Following an Aarhus tradition established by former professors of church history, P.G. Lindhardt (1910-1988) and Anders Pontoppidan Thyssen (1921-2004), Bach-Nielsen has also been active in Christian revivalism research. In a 1996 essay, Bach-Nielsen innovatively demonstrated that the Grundtvigian and Home Mission movements in Denmark shaped the landscape in different ways, based on their distinctive? interpretations of Christian piety. He has a particular interest in the history of the revivalist movements in the former Danish overseas territories, especially the Danish West Indies (since 1917: US Virgin Islands). He has published on Christian mission in the West Indies, colonial church architecture, colonial hymnology and, most recently, colonial and post-colonial literature.
Uses of the past
An important element in Bach-Nielsen’s research deals with the nature and uses of the past. Since the 1980s, historians, not least Pierre Nora, have stressed that while the past may be a foreign country where they do things differently, it is nevertheless present. Throughout history, historical agents were always interested not in mitigating the past, but rather, actualizing, reenacting and controlling the narrative of the past. Even if past times were long gone, they became present by invoking them at sites of memory – places mental and topographical. A recent international event testifies to this: the fifth centenary of the Protestant Reformation in 2017. Churches, parliaments, cultural associations, tourist organizations, and the scholarly community all had diverse interests in and reasons for remembering the reformation – and diverse agendas. In Bach-Nielsen’s 2015 book, Fra jubelfest til kulturår (From Jubilee to Cultural Centennial), he studies and narrates the history of remembering the Reformation in Denmark from the seventeenth to the twenty-first century, stressing that each Reformation jubilee and their agents had their own motives for using the past in the ways they did.
The church observed
In Den sete kirke, twenty-one contributors present historical studies in honour of Bach-Nielsen. Chronologically, the contributions frame the entire history of Christianity, with an emphasis on early modern and modern church history. Thematically, the contributions show the many topics and scholarly disciplines within which Bach-Nielsen has worked: literature as a national site of memory, liturgy and hymnology, ecclesiastical art, the history of Biblical exegesis, Reformation and social disciplining, architecture, transnational church history etc.

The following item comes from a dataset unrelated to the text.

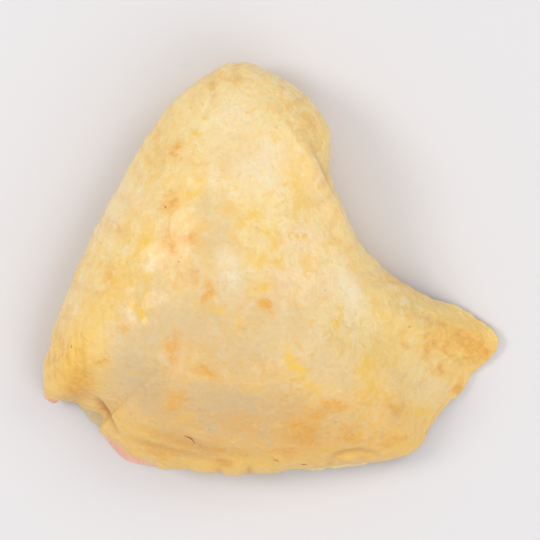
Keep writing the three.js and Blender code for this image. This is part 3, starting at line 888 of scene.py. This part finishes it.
def skin_finish():
    """Cream over fat, tan and grey where it is thin, golden at the sides, with flecks and stains."""
    finish = Finish("raw_skin")
    place = finish.place()
    grain = finish.node("ShaderNodeAttribute", {"attribute_name": "grain"}, output="Vector")
    lines = {"Vector": grain, "Scale": 1.0, "Detail": 5.0, "Roughness": 0.65}
    pores = {"Vector": place, "Scale": 1 / (2.2 * MM), "Randomness": 0.9}
    broad = finish.noise(place, 20, 3, 0.5)
    mottle = finish.noise(place, 5, 4, 0.6, 0.6)
    blotch = finish.noise(place, 3.6, 3, 0.55, 0.5)
    cloud = finish.noise(place, 2.6, 3, 0.6, 0.3)
    speck = finish.noise(place, 1.3, 4, 0.65, 0.3)
    fine = finish.noise(place, 0.45, 2, 0.6)
    streak = finish.node("ShaderNodeTexNoise", values=lines)
    pore = finish.node("ShaderNodeTexVoronoi", {"feature": "F1"}, pores)
    mask = finish.mask
    gathered = mask("gathered")
    base = mask("base")
    thin = mask("thin")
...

As editors of the book, we are happy to see it appear in print, and we hope that the chapters stimulate future endeavours into seeing, sensing, and hearing the church in history. On the day of publication, the Department of Theology at Aarhus University and the editors will host a seminar on Zoom (in Danish). See programme and Zoom link here: https://cas.au.dk/fileadmin/ingen_mappe_valgt/Den_sete_kirke.pdf
Den sete kirke [The Church Observed], is edited by Mattias Skat Sommer (University of Oslo), Nils Arne Pedersen (Aarhus University), Jette Bendixen Rønkilde (Aarhus University), Rasmus H.C. Dreyer (The Evangelical-Lutheran Church in Denmark), Svend E. Mathiassen (Aarhus University), and Anne Pedersen (Royal Danish Library), and is to be published on 24 February 2021.